Other expectations are subverted. To me, the mental image of a room lit only by firelight is cosy and welcoming by default. Here, accompanying the description of an upbringing marked by an abusive father, it is ominous:

The room was all dim like a cave, and the red fire burning still and watchful seemed like the eye of the Lord. There was a little red eye in every bit of ware on the dresser, too, where it caught the gleam.

The surveillance of God and of an abusive parent, who justifies his abuse with reference to God, are here conflated frighteningly.

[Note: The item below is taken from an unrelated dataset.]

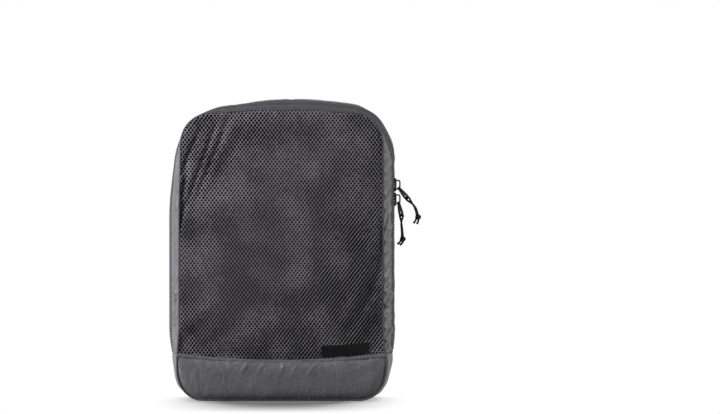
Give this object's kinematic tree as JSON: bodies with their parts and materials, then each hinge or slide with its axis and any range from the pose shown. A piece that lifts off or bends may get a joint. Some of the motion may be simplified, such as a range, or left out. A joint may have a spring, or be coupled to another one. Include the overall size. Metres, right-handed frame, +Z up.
{
  "type": "packing cube",
  "caption": "Upright soft-sided packing cube with a mesh front flap, a grey base band, piped seams and a two-slider coil zip with cord pulls.",
  "frame": {"origin": "middle of the flat base that the cube stands on", "axes": "+Z up to the crown, -Y towards the mesh front, +X to the side that carries the two zip sliders"},
  "size_m": [0.2675, 0.0909, 0.32],
  "materials": {
    "nylon": "grey coated ripstop nylon, slight sheen",
    "mesh": "charcoal knitted mesh",
    "zip_tape": "dark woven zip tape",
    "teeth": "black coil teeth",
    "piping": "dark binding tape",
    "label": "bare black woven label",
    "slider": "black enamelled zinc",
    "cord": "black braided cord"
  },
  "bodies": {
    "tub": {"back_panel": "nylon", "back_gusset": "nylon", "bottom_gusset": "nylon", "front_band": "nylon", "back_zip_tape": "zip_tape", "back_zip_teeth": "teeth", "back_piping": "piping", "band_piping": "piping"},
    "flap": {"mesh_panel": "mesh", "front_gusset_left": "nylon", "front_gusset_right": "nylon", "front_zip_tape": "zip_tape", "front_zip_teeth": "teeth", "front_piping": "piping", "label_patch": "label"},
    "upper_slider": {"upper_slider": "slider"},
    "upper_loop": {"upper_pull_loop": "slider"},
    "upper_pull": {"upper_pull_cord": "cord", "upper_cord_knot": "cord"},
    "lower_slider": {"lower_slider": "slider"},
    "lower_loop": {"lower_pull_loop": "slider"},
    "lower_pull": {"lower_pull_cord": "cord", "lower_cord_knot": "cord"}
  },
  "joints": [
    {"name": "flap_fold", "type": "hinge", "parent": "tub", "child": "flap", "pos_m": [0, -0.0422, 0.0503], "axis": [1, 0, 0], "range_deg": [0, 98]},
    {"name": "upper_slider_run", "type": "slide", "parent": "tub", "child": "upper_slider", "axis": [0, 0, 1], "range_m": [0, 0.014]},
    {"name": "lower_slider_run", "type": "slide", "parent": "tub", "child": "lower_slider", "axis": [0, 0, -1], "range_m": [0, 0.125]},
    {"name": "upper_loop_swing", "type": "hinge", "parent": "upper_slider", "child": "upper_loop", "pos_m": [0.1247, -0.0115, 0.22605], "axis": [0, -1, 0], "range_deg": [0, 110]},
    {"name": "upper_pull_swing", "type": "hinge", "parent": "upper_loop", "child": "upper_pull", "pos_m": [0.13434, -0.0115, 0.21456], "axis": [0, -1, 0], "range_deg": [-20, 60]},
    {"name": "lower_loop_swing", "type": "hinge", "parent": "lower_slider", "child": "lower_loop", "pos_m": [0.1247, -0.0115, 0.21055], "axis": [0, -1, 0], "range_deg": [-1, 30]},
    {"name": "lower_pull_swing", "type": "hinge", "parent": "lower_loop", "child": "lower_pull", "pos_m": [0.12782, -0.0115, 0.19588], "axis": [0, -1, 0], "range_deg": [-1, 50]}
  ]
}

When her father dies, Prue (the narrator) does not escape oppression, as her new status is of servitude to her brother, now the head of the household. Gideon is bent on making money, and to him it appears that women are mere instruments – their mother virtually disappears from the story. What is refreshing is that Prue does not appear to love her brother particularly despite the fact that their upbringing was about equally as traumatic for each of them and that in the hands of a lesser writer might be thought to bind them together particularly strongly.